Geoffroy Roux de Bézieux, le patron du Medef, a estimé que Jean-Luc Mélenchon est «prêt à gouverner». Lors de l’émission «Elysée 2022» sur France 2, Roux de Bézieux a fait un signe qu’on ne pourrait manquer que le Medef réfléchit à lui en tant que président potentiel, en disant: «Oui, nos désaccords sont profonds. Mais même nos adversaires le reconnaissent: le favori de la gauche pour la présidentielle est prêt à gouverner, avec un programme solide et cohérent».

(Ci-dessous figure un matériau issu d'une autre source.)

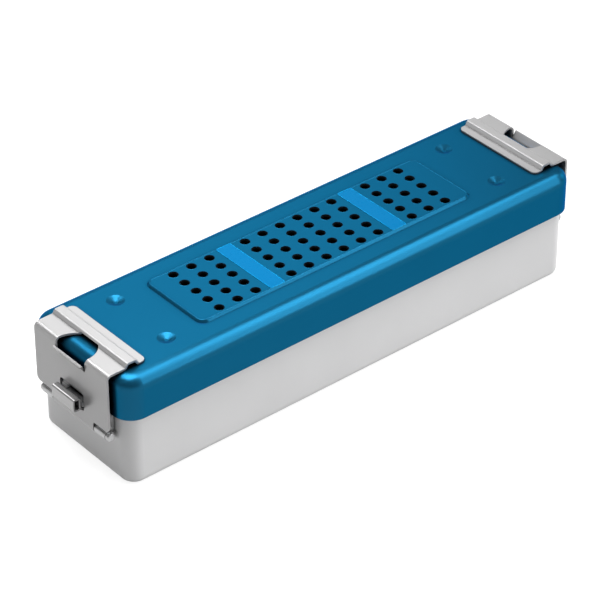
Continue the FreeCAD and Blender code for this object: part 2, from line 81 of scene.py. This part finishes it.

Le Parti de l’égalité socialiste formule les avertissements les plus sérieux sur le rôle politique de Mélenchon. S’il est élu, il mènera une politique de guerre et d’austérité comme l’ont fait ses alliés, le gouvernement Syriza en Grèce en 2015-2019, et le gouvernement Podemos actuellement au pouvoir en Espagne. Actuellement, ce gouvernement dirige une force de 23.000 gendarmes contre une grève nationale des routiers contre la vie chère et l’explosion des prix du gaz.

Pour les travailleurs et les jeunes, la tâche urgente est de rompre avec des partis petit-bourgeois de pseudo-gauche comme LFI, et de construire un mouvement indépendant dans la classe ouvrière contre la guerre impérialiste et le danger de guerre nucléaire.